Adult Protective Services Act
Protecting Vulnerable Adults in Arizona
APSA stands for the Adult Protective Services Act. It was first enacted in Arizona in 1980. It has been amended several times, and each amendment has added provisions to protect vulnerable adults from neglect, abuse and exploitation.
Unlike Arizona’s wrongful death act, APSA claims for abuse and neglect, including pain and suffering survive the death of the abused person.
Arizona courts have liberally construed APSA claims to protect the elderly and other vulnerable adults.
A recent Arizona case is considered a landmark ruling. Delgado v Manor care re-defined the elements needed for an APSA claim as a four-part test as follows:
1. A vulnerable adult, 2. Suffers an injury, 3. Caused by abuse, neglect, or exploitation, 4. From a caregiver.
The statute allows for double damages and attorney’s fees to the vulnerable adult or his or her estate. The statute allows for intervention by the Attorney General and for prosecution of the abuser if warranted. Violation of APSA is a class V felony.
Generally, the case is brought by the vulnerable adult, or his or her guardian, or in the event of death, on behalf of the personal representative of the estate. However, the Act also allows for “any other interested person” to bring a petition to the court for permission to file an APSA claim. The “other interested person” language allows for an action if the “bad guys” are the ones in charge of the care and in charge of the money. Time and again we see “caregivers” who are also relatives, appointed guardians, or putative guardians who mismanage finances, outright steal from the elderly, or persuade the elderly to change an estate plan to include the “caregiver” as a primary beneficiary of the estate.
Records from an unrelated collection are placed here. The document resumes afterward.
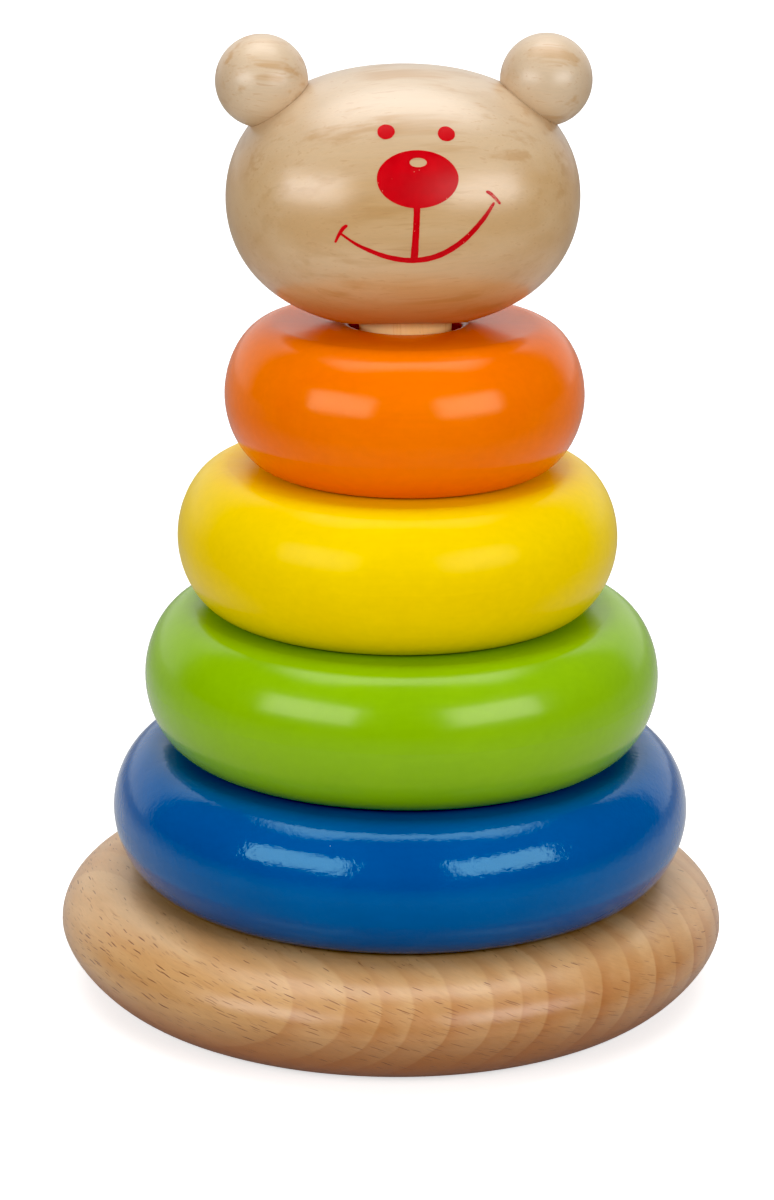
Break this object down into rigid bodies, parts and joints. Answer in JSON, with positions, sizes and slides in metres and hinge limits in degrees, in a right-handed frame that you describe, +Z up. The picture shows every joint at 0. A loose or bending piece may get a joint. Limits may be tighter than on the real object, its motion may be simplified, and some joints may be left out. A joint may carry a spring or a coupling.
{
  "type": "stacking ring toy",
  "caption": "Wooden stacking tower: rounded base with a dowel post, lacquered rings that lift off the post, and a bear's head cap with ball ears.",
  "frame": {"origin": "centre of the base's flat underside", "axes": "+Z up along the post, +X to the bear's left as seen from its front, the face looks along -Y"},
  "size_m": [0.133, 0.133, 0.1897],
  "materials": {
    "beech_oiled": "satin clear coat",
    "pale_wood": "bare sanded",
    "pale_wood_lacquered": "clear satin lacquer",
    "face_ink": "printed red ink under clear lacquer",
    "lacquer_blue": "high gloss opaque lacquer",
    "lacquer_green": "high gloss opaque lacquer",
    "lacquer_yellow": "high gloss opaque lacquer",
    "lacquer_orange": "high gloss opaque lacquer"
  },
  "bodies": {
    "base": {"base_disc": "beech_oiled", "post": "pale_wood"},
    "ring_blue": {"ring_blue": "lacquer_blue"},
    "ring_green": {"ring_green": "lacquer_green"},
    "ring_yellow": {"ring_yellow": "lacquer_yellow"},
    "ring_orange": {"ring_orange": "lacquer_orange"},
    "head": {"head": "pale_wood_lacquered", "ear_left": "pale_wood_lacquered", "ear_right": "pale_wood_lacquered", "ear_peg_left": "pale_wood", "ear_peg_right": "pale_wood"}
  },
  "joints": [
    {"name": "ring_blue_lift", "type": "slide", "parent": "base", "child": "ring_blue", "axis": [0, 0, 1], "range_m": [0, 0.142]},
    {"name": "ring_green_lift", "type": "slide", "parent": "ring_blue", "child": "ring_green", "axis": [0, 0, 1], "range_m": [0, 0.116]},
    {"name": "ring_yellow_lift", "type": "slide", "parent": "ring_green", "child": "ring_yellow", "axis": [0, 0, 1], "range_m": [0, 0.087]},
    {"name": "ring_orange_lift", "type": "slide", "parent": "ring_yellow", "child": "ring_orange", "axis": [0, 0, 1], "range_m": [0, 0.059]},
    {"name": "head_lift", "type": "slide", "parent": "ring_orange", "child": "head", "axis": [0, 0, 1], "range_m": [0, 0.03]}
  ]
}
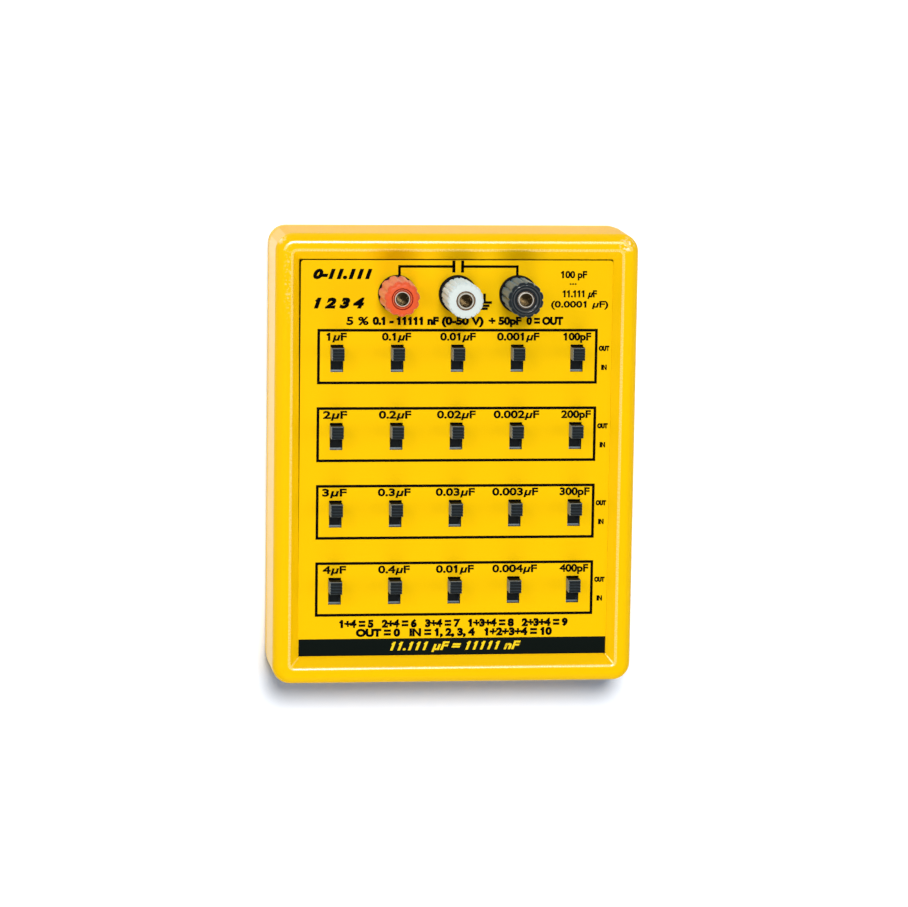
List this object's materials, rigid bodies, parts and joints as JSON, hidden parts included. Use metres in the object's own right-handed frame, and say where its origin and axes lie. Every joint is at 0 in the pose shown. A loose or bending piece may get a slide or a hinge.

The ACT has a liberal definition of who is a “caregiver,” who is a “de facto guardian” or who is a “de facto conservator” and imposes penalties upon the wrongdoers that include divestiture (pay back) of the money or property wrongfully acquired from the vulnerable adult.
If you know of an elderly person who is or has been taken advantage of by a caregiver either physically, emotionally or financially, report it to law enforcement and request an investigation. The office of the Pima County Public Fiduciary’s (520-724-5454) is also a good place to call for investigation. The Attorney General’s office of Child and Family Protection (520-294-6655) is also a resource to call.
The APSA Act only works if those who “see something say something. “ The wrongdoers never report themselves, and once the vulnerable adult dies, it is usually too late, as evidence is destroyed by the wrongdoers, and usually the wrongdoers never get challenged or questioned by other family members.